Abstract:
The telecommunications industry is becoming increasingly competitive, making it necessary for businesses to use data-driven insights to develop effective marketing strategies.
One of the most important pieces of customer data is demographic information, such as
gender and age. This information can be used to segment customers into groups with
similar interests and needs, which can then be used to develop more targeted marketing
campaigns.However, demographic information is not always available. In some cases,
customers may choose not to provide their demographic information. In other cases, the
demographic information may be inaccurate. This can make it difficult for businesses to
target their marketing campaigns effectively.

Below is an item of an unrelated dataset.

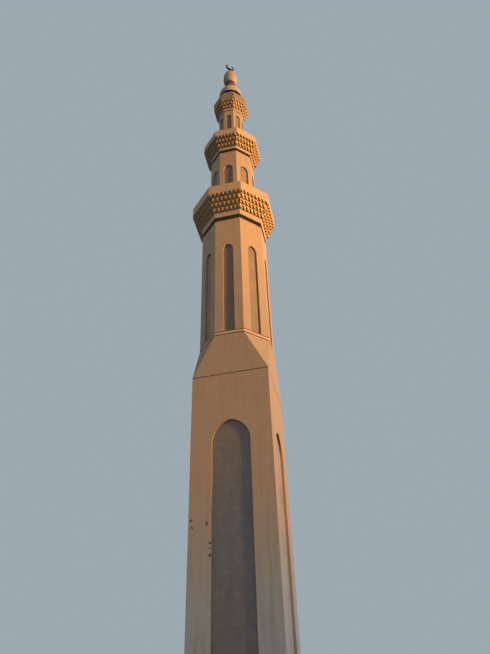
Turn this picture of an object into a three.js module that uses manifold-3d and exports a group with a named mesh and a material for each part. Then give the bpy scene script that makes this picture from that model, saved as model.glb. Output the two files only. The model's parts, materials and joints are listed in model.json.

This thesis presents a novel methodology
for estimating the demographic attributes (by age and gender) of unlabeled telecom
customers based on their individual calling behavior and the topology of the communication graph. The proposed methodology is based on machine learning algorithms,
including k-nearest neighbors (K-NN), support vector machine (SVM), Neighborhood
Component Analysis (NCA), logistic regression, and decision trees.The methodology
was evaluated using a real-world dataset with millions of users. The results showed
that the proposed methodology can accurately predict the gender and age group of unlabeled telecom customers .The findings of this thesis have important implications for
the telecommunications industry. By accurately predicting the gender and age group
of their customers, businesses can develop more targeted marketing campaigns that are
more likely to be successful. This can lead to increased customer retention and revenue.